=== Short problem ===
Locate the line bearing "Continue the three.js" in the material below, then reproduce it and each following line up to and including the line bearing "return pan_height +".
-------------------------
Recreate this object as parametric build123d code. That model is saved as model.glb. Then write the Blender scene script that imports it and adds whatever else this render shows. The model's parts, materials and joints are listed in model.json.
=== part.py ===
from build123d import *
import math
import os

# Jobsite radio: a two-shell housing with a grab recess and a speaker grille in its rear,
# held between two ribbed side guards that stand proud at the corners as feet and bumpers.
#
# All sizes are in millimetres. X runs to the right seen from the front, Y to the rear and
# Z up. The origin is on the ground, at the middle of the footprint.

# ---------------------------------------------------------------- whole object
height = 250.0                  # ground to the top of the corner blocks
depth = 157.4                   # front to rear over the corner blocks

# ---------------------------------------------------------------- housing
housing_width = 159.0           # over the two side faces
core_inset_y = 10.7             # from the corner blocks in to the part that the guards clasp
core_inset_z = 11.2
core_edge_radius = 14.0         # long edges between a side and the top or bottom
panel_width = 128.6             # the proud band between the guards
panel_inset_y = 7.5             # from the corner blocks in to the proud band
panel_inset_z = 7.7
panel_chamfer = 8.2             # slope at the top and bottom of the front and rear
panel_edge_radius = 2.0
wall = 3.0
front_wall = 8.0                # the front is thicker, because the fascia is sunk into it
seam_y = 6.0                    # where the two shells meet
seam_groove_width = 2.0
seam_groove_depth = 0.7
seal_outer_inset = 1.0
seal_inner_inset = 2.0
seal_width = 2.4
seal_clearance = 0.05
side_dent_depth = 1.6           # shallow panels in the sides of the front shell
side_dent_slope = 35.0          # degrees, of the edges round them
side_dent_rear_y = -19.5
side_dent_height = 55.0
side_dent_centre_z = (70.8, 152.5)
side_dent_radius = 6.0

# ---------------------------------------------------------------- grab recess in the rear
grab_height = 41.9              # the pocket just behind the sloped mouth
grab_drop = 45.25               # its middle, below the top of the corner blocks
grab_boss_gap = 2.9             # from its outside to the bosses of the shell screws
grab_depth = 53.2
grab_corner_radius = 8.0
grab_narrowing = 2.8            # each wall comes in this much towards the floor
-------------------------
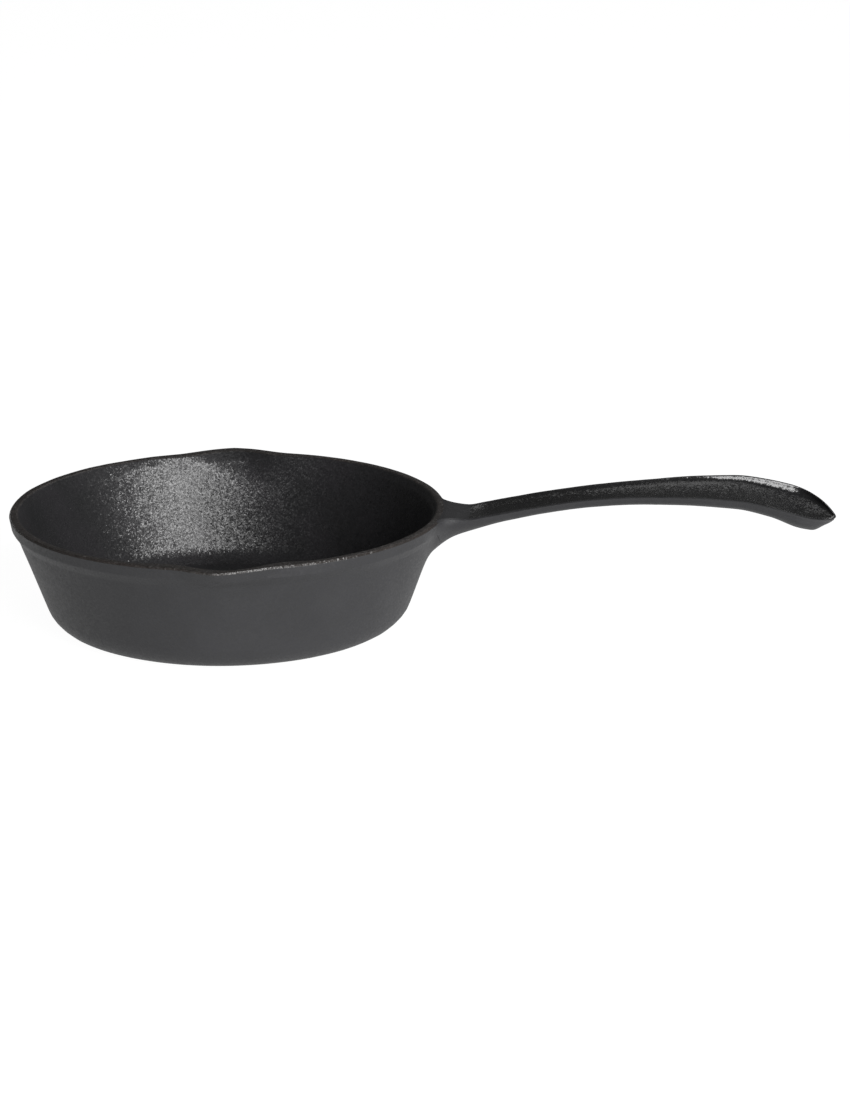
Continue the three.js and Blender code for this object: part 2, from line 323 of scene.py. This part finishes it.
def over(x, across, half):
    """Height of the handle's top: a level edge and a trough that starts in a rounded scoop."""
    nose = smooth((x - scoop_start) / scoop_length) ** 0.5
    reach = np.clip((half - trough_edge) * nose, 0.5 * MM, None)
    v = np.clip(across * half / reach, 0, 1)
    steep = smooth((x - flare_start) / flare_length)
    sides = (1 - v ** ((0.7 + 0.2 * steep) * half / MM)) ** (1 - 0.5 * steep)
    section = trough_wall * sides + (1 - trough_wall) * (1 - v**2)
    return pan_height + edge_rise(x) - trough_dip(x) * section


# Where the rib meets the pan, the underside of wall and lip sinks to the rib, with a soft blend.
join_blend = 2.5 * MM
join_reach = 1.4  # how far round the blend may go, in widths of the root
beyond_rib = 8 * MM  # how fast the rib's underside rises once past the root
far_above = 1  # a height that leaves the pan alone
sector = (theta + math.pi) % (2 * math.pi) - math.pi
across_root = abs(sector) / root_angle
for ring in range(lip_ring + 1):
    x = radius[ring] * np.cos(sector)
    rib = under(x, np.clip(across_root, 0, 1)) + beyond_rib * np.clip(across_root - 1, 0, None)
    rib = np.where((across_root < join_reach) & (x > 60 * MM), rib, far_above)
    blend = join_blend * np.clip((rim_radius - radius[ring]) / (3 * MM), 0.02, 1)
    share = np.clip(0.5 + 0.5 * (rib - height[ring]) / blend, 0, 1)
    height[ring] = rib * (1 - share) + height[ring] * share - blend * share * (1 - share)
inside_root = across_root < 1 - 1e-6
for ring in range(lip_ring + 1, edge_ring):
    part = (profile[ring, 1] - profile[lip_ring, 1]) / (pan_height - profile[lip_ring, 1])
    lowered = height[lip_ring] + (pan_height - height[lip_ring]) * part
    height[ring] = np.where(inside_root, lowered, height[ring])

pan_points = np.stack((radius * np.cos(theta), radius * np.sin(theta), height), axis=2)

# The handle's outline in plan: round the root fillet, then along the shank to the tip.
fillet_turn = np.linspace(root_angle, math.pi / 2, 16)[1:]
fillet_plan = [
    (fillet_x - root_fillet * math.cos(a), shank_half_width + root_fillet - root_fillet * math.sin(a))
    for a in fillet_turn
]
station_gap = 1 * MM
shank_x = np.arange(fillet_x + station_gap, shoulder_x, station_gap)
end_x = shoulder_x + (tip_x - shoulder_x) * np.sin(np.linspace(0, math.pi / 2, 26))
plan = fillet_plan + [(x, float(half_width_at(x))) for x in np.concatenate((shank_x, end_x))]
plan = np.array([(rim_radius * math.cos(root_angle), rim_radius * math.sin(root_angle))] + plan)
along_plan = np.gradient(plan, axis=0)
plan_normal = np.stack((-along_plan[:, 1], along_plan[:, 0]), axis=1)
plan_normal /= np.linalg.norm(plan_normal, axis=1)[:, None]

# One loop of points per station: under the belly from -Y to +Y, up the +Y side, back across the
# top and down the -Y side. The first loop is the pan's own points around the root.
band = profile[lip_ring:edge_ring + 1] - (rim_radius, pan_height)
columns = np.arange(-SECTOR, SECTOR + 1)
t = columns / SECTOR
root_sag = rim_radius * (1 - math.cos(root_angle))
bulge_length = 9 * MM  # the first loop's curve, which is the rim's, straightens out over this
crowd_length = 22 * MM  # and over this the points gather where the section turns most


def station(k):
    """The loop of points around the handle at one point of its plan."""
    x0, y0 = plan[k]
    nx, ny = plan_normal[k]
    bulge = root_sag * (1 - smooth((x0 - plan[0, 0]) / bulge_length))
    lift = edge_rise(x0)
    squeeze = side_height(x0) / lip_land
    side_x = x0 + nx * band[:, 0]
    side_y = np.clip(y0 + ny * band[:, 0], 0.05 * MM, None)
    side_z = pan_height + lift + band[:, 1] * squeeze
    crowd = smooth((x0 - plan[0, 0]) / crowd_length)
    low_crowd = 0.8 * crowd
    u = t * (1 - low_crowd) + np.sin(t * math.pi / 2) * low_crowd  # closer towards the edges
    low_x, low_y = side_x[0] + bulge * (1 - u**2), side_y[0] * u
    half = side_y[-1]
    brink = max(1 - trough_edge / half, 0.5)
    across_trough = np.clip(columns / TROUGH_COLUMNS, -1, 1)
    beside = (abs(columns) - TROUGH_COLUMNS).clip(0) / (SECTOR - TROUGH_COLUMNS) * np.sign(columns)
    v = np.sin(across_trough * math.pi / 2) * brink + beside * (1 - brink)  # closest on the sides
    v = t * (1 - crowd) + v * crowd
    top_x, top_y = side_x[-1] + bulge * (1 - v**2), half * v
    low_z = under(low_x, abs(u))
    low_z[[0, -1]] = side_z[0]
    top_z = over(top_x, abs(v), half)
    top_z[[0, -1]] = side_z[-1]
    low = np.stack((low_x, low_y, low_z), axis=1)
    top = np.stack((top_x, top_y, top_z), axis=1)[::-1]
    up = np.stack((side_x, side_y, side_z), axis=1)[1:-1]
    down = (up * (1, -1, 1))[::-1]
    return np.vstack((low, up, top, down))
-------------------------
=== Output below ===
Continue the three.js and Blender code for this object: part 2, from line 323 of scene.py. This part finishes it.
def over(x, across, half):
    """Height of the handle's top: a level edge and a trough that starts in a rounded scoop."""
    nose = smooth((x - scoop_start) / scoop_length) ** 0.5
    reach = np.clip((half - trough_edge) * nose, 0.5 * MM, None)
    v = np.clip(across * half / reach, 0, 1)
    steep = smooth((x - flare_start) / flare_length)
    sides = (1 - v ** ((0.7 + 0.2 * steep) * half / MM)) ** (1 - 0.5 * steep)
    section = trough_wall * sides + (1 - trough_wall) * (1 - v**2)
    return pan_height + edge_rise(x) - trough_dip(x) * section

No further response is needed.